Spotted in Sainsbury’s today. This is a character from a Lego playset called Friends. Her name is Autumn. There are three pictures of her on the box so I can confirm she is an amputee. Not, like, a half-built figure in progress.

She’s pictured on the front with a playmate, Leo, who is a brown person with pink shorts and a pink floral shirt.

Eh. The Danes. They could at least have given the poor girl a hook so she could feed the rabbits.

Story related. When I was about six, my parents were about to throw a party. My mother explained to my brother and me beforehand that one of the guests had lost both her legs (car accident, I think) and would be coming in on crutches and we were on no account to stare or make a big deal of it.

Comes the evening, an attractive young woman sweeps in without her prosthetics, a man on either side holding carrying her by the elbows. My mother took one look and shouted “OH MY GOD, WHERE ARE YOUR LEGS?”

Her legs were in the shop. I’m told our faces, staring at Mother, were beyond horrified.

One more. Some years later, my mother’s best friend had a prosthetic leg. She had an old wooden one (her swimming leg; she could float all day) and she kept it propped up against the wall in her bathroom.

Every time I went into her bathroom and spotted the leg, I blurted out, “oh, I’m sorry!” You know, like I’d walked in on her. Every time.

Comments


Comment from Some Vegetable
Time: May 20, 2024, 10:51 pm

I worked with a couple of guys who were quadriplegics; both of them had had motorcycle accidents in their teens. They were both good guys and good to work with. They accepted their situation and never moaned about it. They even had a little set party-piece teasing each other about their accidents – one had hit a school bus and the other had smacked into a big oak tree, at speed.

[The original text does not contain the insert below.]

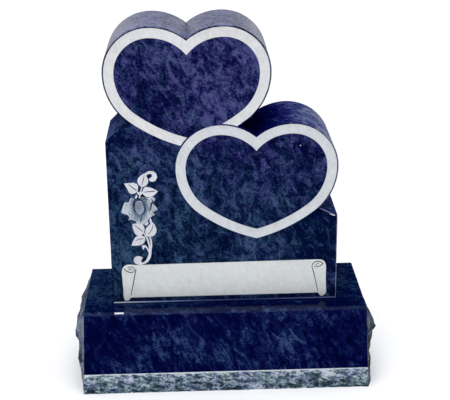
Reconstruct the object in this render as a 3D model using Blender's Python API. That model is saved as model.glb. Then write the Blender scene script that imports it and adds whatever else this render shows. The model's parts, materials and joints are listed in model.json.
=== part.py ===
# Heart headstone: a polished granite tablet whose top is cut as two overlapping hearts,
# set back on a granite base with a polished top and front and rock-pitched ends.
# Metres, +Z up. The origin is the middle of the base's underside and the front faces -Y.
import math
import random

import bmesh
import bpy
from mathutils import Vector
from mathutils.geometry import intersect_line_line_2d

# Base
BASE_WIDTH = 0.762
BASE_DEPTH = 0.310
BASE_HEIGHT = 0.242
BASE_FLARE = 0.012
BASE_ARRIS = 0.007
ROUGH_STRIP_HEIGHT = 0.058
ROUGH_STRIP_PROUD = 0.004
ROUGH_STRIP_CHAMFER = 0.004

# Rock-pitched ends: how far the stone swells out at each share of the height,
# and how much of that swell each share of the depth has, from the front to the back.
# Each facet's corner is off that by up to the jitter, and wanders by a share of its cell.
ROCK_COLUMNS = 9
ROCK_JITTER = 0.003
ROCK_WANDER = 0.22
ROCK_SEED = 7
LEFT_SWELL = ((0.0, 0.007), (0.06, 0.011), (0.22, 0.012), (0.36, 0.021), (0.46, 0.017), (0.59, 0.019),
              (0.66, 0.028), (0.77, 0.027), (0.90, 0.015), (1.0, 0.0))
LEFT_DEPTH_SHARE = ((0.0, 0.0), (0.12, 1.0), (0.5, 0.9), (0.85, 1.0), (1.0, 0.0))
RIGHT_SWELL = ((0.0, 0.010), (0.08, 0.017), (0.28, 0.017), (0.36, 0.012), (0.50, 0.019), (0.62, 0.026),
               (0.71, 0.032), (0.83, 0.017), (0.94, 0.003), (1.0, 0.0))
RIGHT_DEPTH_SHARE = ((0.0, 0.0), (0.12, 1.0), (0.3, 0.85), (0.5, 0.5), (0.85, 0.4), (1.0, 0.0))

# Tablet
TABLET_WIDTH = 0.610
TABLET_HEIGHT = 0.762
TABLET_THICKNESS = 0.216
TABLET_SETBACK = 0.060
TABLET_ARRIS = 0.002
LEFT_SHOULDER_HEIGHT = 0.459
LEFT_SHOULDER_SLOPE = math.radians(45)
RIGHT_SHOULDER_HEIGHT = 0.243
RIGHT_SHOULDER_SLOPE = math.radians(25)
SEAT_GAP = 0.0003

# Heart outline, the same for both hearts, as arcs that run into one another:
# notch to lobe top, lobe top to the widest point, on round the side, and down the flank to the tip
HEART_DROP = 0.258
LOBE_OFFSET = 0.0946
NOTCH_RADIUS = 0.151
LOBE_RADIUS = 0.122
SIDE_RADIUS = 0.163
FLANK_RADIUS = 0.428
FLANK_TURN = math.radians(53)
ARC_STEP = math.radians(4)

TABLET_COLOUR = (0.012, 0.012, 0.055, 1.0)
BASE_COLOUR = (0.014, 0.015, 0.060, 1.0)


def clear_scene():
    for old in list(bpy.data.objects):
        bpy.data.objects.remove(old, do_unlink=True)


def make_material(name, colour, roughness):
    material = bpy.data.materials.new(name)
    material.use_nodes = True
    shader = material.node_tree.nodes["Principled BSDF"]
    shader.inputs["Base Color"].default_value = colour
    shader.inputs["Roughness"].default_value = roughness
    shader.inputs["Metallic"].default_value = 0.0
    return material


def make_object(name, bm, material):
    bmesh.ops.recalc_face_normals(bm, faces=bm.faces[:])
    mesh = bpy.data.meshes.new(name)
    bm.to_mesh(mesh)
    bm.free()
    obj = bpy.data.objects.new(name, mesh)
    obj.data.materials.append(material)
    bpy.context.scene.collection.objects.link(obj)
    return obj


def read_curve(points, place):
    """Value of a run of straight stretches at a place along it."""
    for (x0, y0), (x1, y1) in zip(points, points[1:]):
        if place <= x1:
            return y0 + (y1 - y0) * (place - x0) / (x1 - x0)
    return points[-1][1]


def arc(centre, radius, start, end):
    """Points of an arc, with angles measured from straight up and growing clockwise."""
    steps = max(1, math.ceil(abs(end - start) / ARC_STEP))
    angles = [start + (end - start) * i / steps for i in range(steps + 1)]
    return [centre + radius * Vector((math.sin(a), math.cos(a))) for a in angles]


def half_heart():
    """Right half of the outline, from the notch to the tip, with the lobe's top at height 0."""
    upper = Vector((LOBE_OFFSET, -NOTCH_RADIUS))
    lobe = Vector((LOBE_OFFSET, -LOBE_RADIUS))
    side = lobe + Vector((LOBE_RADIUS - SIDE_RADIUS, 0.0))
    turn = math.pi / 2 + FLANK_TURN
    flank = side + (SIDE_RADIUS - FLANK_RADIUS) * Vector((math.sin(turn), math.cos(turn)))
    notch_angle = -math.asin(LOBE_OFFSET / NOTCH_RADIUS)
    tip_angle = math.pi + math.asin(flank.x / FLANK_RADIUS)
    points = arc(upper, NOTCH_RADIUS, notch_angle, 0.0)
    points += arc(lobe, LOBE_RADIUS, 0.0, math.pi / 2)[1:]
    points += arc(side, SIDE_RADIUS, math.pi / 2, turn)[1:]
    points += arc(flank, FLANK_RADIUS, turn, tip_angle)[1:]
    return points


def heart(centre_x, top):
    """Closed outline, clockwise from the tip up the left side, over both lobes and back."""
    right = half_heart()
    left = [Vector((-p.x, p.y)) for p in reversed(right)]
    shift = Vector((centre_x, top))
    return [p + shift for p in left + right[1:]]


def splice(path, other):
    """Follow one run of points to where it first meets another, then follow the other."""
    for i, (a, b) in enumerate(zip(path, path[1:])):
        for j, (c, d) in enumerate(zip(other, other[1:])):
            meeting = intersect_line_line_2d(a, b, c, d)
            if meeting is not None:
                return path[:i + 1] + [meeting] + other[j + 1:]
    raise ValueError("two stretches of the tablet's outline don't meet")


def tablet_outline():
    """Front view of the tablet, clockwise from its lower left corner, foot at height 0."""
    half_width = TABLET_WIDTH / 2
    heart_centre = half_width - LOBE_OFFSET - LOBE_RADIUS
    upper_heart = heart(-heart_centre, TABLET_HEIGHT)
    lower_heart = heart(heart_centre, TABLET_HEIGHT - HEART_DROP)
    left_corner = Vector((-half_width, LEFT_SHOULDER_HEIGHT))
    left_slope = Vector((math.cos(LEFT_SHOULDER_SLOPE), math.sin(LEFT_SHOULDER_SLOPE)))
    left_side = [Vector((-half_width, 0.0)), left_corner, left_corner + half_width * left_slope]
    right_corner = Vector((half_width, RIGHT_SHOULDER_HEIGHT))
    right_slope = Vector((-math.cos(RIGHT_SHOULDER_SLOPE), math.sin(RIGHT_SHOULDER_SLOPE)))
    right_side = [right_corner + half_width * right_slope, right_corner, Vector((half_width, 0.0))]
    path = splice(left_side, upper_heart)
    path = splice(path, lower_heart)
    return splice(path, right_side)


def build_tablet():
    bm = bmesh.new()
    front = -BASE_DEPTH / 2 + TABLET_SETBACK
    foot = BASE_HEIGHT + SEAT_GAP
    corners = [bm.verts.new((p.x, front, p.y + foot)) for p in tablet_outline()]
    face = bm.faces.new(corners)
    extruded = bmesh.ops.extrude_face_region(bm, geom=[face])
    back = [item for item in extruded["geom"] if isinstance(item, bmesh.types.BMVert)]
    bmesh.ops.translate(bm, verts=back, vec=(0.0, TABLET_THICKNESS, 0.0))
    bmesh.ops.recalc_face_normals(bm, faces=bm.faces[:])
    front_and_back = [face for face in bm.faces if abs(face.normal.y) > 0.5]
    arrises = [edge for face in front_and_back for edge in face.edges]
    bmesh.ops.bevel(bm, geom=arrises, offset=TABLET_ARRIS, offset_type="OFFSET", segments=1,
                    profile=0.5, affect="EDGES", material=-1)
    return make_object("tablet", bm, make_material("polished granite", TABLET_COLOUR, 0.1))


def end_corner(bm, side, out, y, z):
    """Corner of an end, out from its leaning plane by the given swell."""
    lean = BASE_FLARE * (1.0 - z / BASE_HEIGHT)
    return bm.verts.new((side * (BASE_WIDTH / 2 + lean + out), y, z))


def row_heights(swell):
    """Heights of an end's rows: the foot, the rough strip's top and the swell's corners above it."""
    above = [share * BASE_HEIGHT for share, _ in swell if share * BASE_HEIGHT > ROUGH_STRIP_HEIGHT]
    return [0.0, ROUGH_STRIP_HEIGHT] + above


def rock_corners(bm, side, swell, depth_share, rng):
    """Corners of one rock-pitched end, a list of rows from the foot up, each from front to back."""
    heights = row_heights(swell)
    column_width = BASE_DEPTH / ROCK_COLUMNS
    rows = []
    for row, height in enumerate(heights):
        line = []
        for column in range(ROCK_COLUMNS + 1):
            share = column / ROCK_COLUMNS
            y = -BASE_DEPTH / 2 + share * BASE_DEPTH
            z = height
            out = read_curve(swell, height / BASE_HEIGHT) * read_curve(depth_share, share)
            if 0 < column < ROCK_COLUMNS and row < len(heights) - 1:
                out += rng.uniform(-ROCK_JITTER, ROCK_JITTER)
                y += rng.uniform(-ROCK_WANDER, ROCK_WANDER) * column_width
                if row > 0:
                    spacing = min(heights[row] - heights[row - 1], heights[row + 1] - heights[row])
                    z += rng.uniform(-ROCK_WANDER, ROCK_WANDER) * spacing
            if column == 0 and row == 0:
                y -= ROUGH_STRIP_PROUD
            line.append(end_corner(bm, side, max(out, 0.0), y, z))
        rows.append(line)
    return rows


def strip_corner(bm, side):
    """Upper corner of the rough strip at one end of the front, below its small chamfer."""
    y = -BASE_DEPTH / 2 - ROUGH_STRIP_PROUD
    return end_corner(bm, side, 0.0, y, ROUGH_STRIP_HEIGHT - ROUGH_STRIP_CHAMFER)


def rock_facets(bm, rows, corner, rng):
    """Triangles between the corners of an end, each cell cut along one of its two diagonals."""
    for low, high in zip(rows, rows[1:]):
        for column in range(ROCK_COLUMNS):
            a, b = low[column], low[column + 1]
            c, d = high[column + 1], high[column]
            if low is rows[0] and column == 0:
                for first, second in ((a, b), (b, c), (c, d)):
                    bm.faces.new((corner, first, second))
            elif rng.random() < 0.5:
                bm.faces.new((a, b, c))
                bm.faces.new((a, c, d))
            else:
                bm.faces.new((a, b, d))
                bm.faces.new((b, c, d))


def build_base():
    bm = bmesh.new()
    rng = random.Random(ROCK_SEED)
    left = rock_corners(bm, -1, LEFT_SWELL, LEFT_DEPTH_SHARE, rng)
    right = rock_corners(bm, 1, RIGHT_SWELL, RIGHT_DEPTH_SHARE, rng)
    left_corner = strip_corner(bm, -1)
    right_corner = strip_corner(bm, 1)
    rock_facets(bm, left, left_corner, rng)
    rock_facets(bm, right, right_corner, rng)
    left_front = [row[0] for row in left]
    right_front = [row[0] for row in right]
    bm.faces.new((left_front[0], right_front[0], right_corner, left_corner))
    bm.faces.new((left_corner, right_corner, right_front[1], left_front[1]))
    bm.faces.new(left_front[1:] + right_front[:0:-1])
    bm.faces.new([row[-1] for row in left] + [row[-1] for row in reversed(right)])
    bm.faces.new(left[0] + right[0][::-1])
    bm.faces.new(left[-1] + right[-1][::-1])
    arrises = [bm.edges.get((left[-1][column], right[-1][column])) for column in (0, -1)]
    bmesh.ops.recalc_face_normals(bm, faces=bm.faces[:])
    bmesh.ops.bevel(bm, geom=arrises, offset=BASE_ARRIS, offset_type="OFFSET", segments=1,
                    profile=0.5, affect="EDGES", material=-1)
    return make_object("base", bm, make_material("granite", BASE_COLOUR, 0.12))


def main():
    clear_scene()
    build_base()
    build_tablet()


main()
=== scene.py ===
"""Looks of the heart headstone: polished and frosted granite, a rose, a scroll and rock-pitched ends."""

import json
import math

import bmesh
import bpy
from mathutils import Matrix, Vector, noise

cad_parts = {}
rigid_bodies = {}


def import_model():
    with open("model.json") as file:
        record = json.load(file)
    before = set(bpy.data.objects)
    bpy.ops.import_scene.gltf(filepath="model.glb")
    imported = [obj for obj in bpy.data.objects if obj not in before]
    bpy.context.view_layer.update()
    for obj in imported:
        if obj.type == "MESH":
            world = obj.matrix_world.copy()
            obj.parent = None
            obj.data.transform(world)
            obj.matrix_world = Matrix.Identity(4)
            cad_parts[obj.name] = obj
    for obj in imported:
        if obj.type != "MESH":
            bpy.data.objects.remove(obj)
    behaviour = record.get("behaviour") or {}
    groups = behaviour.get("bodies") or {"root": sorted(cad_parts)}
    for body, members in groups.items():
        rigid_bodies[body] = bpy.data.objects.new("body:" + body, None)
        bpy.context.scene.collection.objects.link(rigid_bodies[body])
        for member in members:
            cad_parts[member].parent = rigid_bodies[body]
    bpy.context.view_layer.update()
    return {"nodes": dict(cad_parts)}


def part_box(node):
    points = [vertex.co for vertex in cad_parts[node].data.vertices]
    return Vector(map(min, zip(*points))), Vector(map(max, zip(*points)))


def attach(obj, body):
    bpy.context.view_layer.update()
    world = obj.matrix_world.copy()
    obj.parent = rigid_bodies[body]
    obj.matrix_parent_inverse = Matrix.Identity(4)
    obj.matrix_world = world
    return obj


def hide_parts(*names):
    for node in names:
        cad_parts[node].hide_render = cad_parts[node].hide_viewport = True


bl_info = {
    "name": "Heart headstone",
    "version": (1, 0, 0),
    "blender": (4, 5, 0),
    "location": "3D View > Sidebar > Headstone",
    "description": "Builds the finished surfaces of a headstone with two hearts",
    "category": "Object",
}

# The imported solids, loaded first so that every size below can start from them
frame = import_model()
TABLET_LOW, TABLET_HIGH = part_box("tablet")
BASE_LOW, BASE_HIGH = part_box("base")
MM = 0.001

FACE = TABLET_LOW.y
FOOT = TABLET_LOW.z

# The two hearts, as in the solids
HEART_DROP = 0.258
LOBE_OFFSET = 0.0946
NOTCH_RADIUS = 0.151
LOBE_RADIUS = 0.122
SIDE_RADIUS = 0.163
FLANK_RADIUS = 0.428
FLANK_TURN = math.radians(53)
ARC_STEP = math.radians(2)

LOBE_CENTRE = (TABLET_HIGH.x - TABLET_LOW.x) / 2 - LOBE_OFFSET - LOBE_RADIUS

# Height of the pale line along the tablet's foot, its arris included; the paleness is a painted highlight
FOOT_BAND = 5.2 * MM

# Depths of the frosted work's beds and inlays
CUT_FROM = FACE - 1.0 * MM
CUT_TO = FACE + 1.6 * MM
INLAY_BACK = FACE + 1.5 * MM

# How much wider and higher an inlay's blank is than its outlines
BLANK_SPARE = 20 * MM

# The rose's bud, in mm right of the tablet's middle and above its foot, and its half sizes in metres
ROSE_BUD = (-222.5, 278.5)
BUD_HALF_WIDTH = 0.011
BUD_HALF_HEIGHT = 0.0185

# The base, as in the solids
BASE_FACE = -0.155
BASE_BACK = 0.155
BASE_HALF_WIDTH = 0.381
STRIP_HEIGHT = 0.058

# Quartz and feldspar, which granite is mostly made of, bend light about as much
GRANITE_IOR = 1.54

# How strongly blotches and clouds show in the mottle, which keeps to a middle of 0.5
BLOTCH_STRENGTH = 1.1
CLOUD_STRENGTH = 0.42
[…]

Tom would say, “A school bus! How the heck do you hit a school bus? It’s big and yellow and has these giant flashing red lights!”

Bill would reply, “At least what I hit was moving.”


Comment from Uncle Al
Time: May 21, 2024, 12:56 am

When my sister was in high school she had a classmate who had lost a leg when he was pushed off a commuter train by a madman. It didn’t bother him too much, though. He competed for and won by merit the position of pitcher on the HS baseball team. His signature move was reserved for the first time their team played a particular opposing team: He would sit on the bench and calmly use a hammer and tacks to hold his socks up. One of them, anyway. Talk about your great psych job!


Comment from Durnedyankee
Time: May 21, 2024, 1:31 am

A girl with a hook for a hand named Smith…..


Comment from ExpressoBold Pureblood
Time: May 21, 2024, 4:50 pm

Another one compelled to call her female parental unit “Mother”.

My own mother refused to allow the use of “Mom” even though she called her own mother “Mama”.

Life and socialization is confusing and fraught with contradictions.


Comment from Durnedyankee
Time: May 21, 2024, 5:59 pm

You forgot to mention part of advertising story…

“Autumn makes you feel brave”.

Oh well, at least they don’t have “her” treating “her gender” like a costume accessory. You know, the new rage… add some non functional bits here, take some functioning bits off there..

But honestly kids, dressing up as Napoleon won’t make you Napoleon


Comment from S. Weasel
Time: May 22, 2024, 7:36 pm

Oh, yes – it was a strict “Mother” household. No moms or mums. My brother married a hillbilly and reverted to “maw” and she nearly died.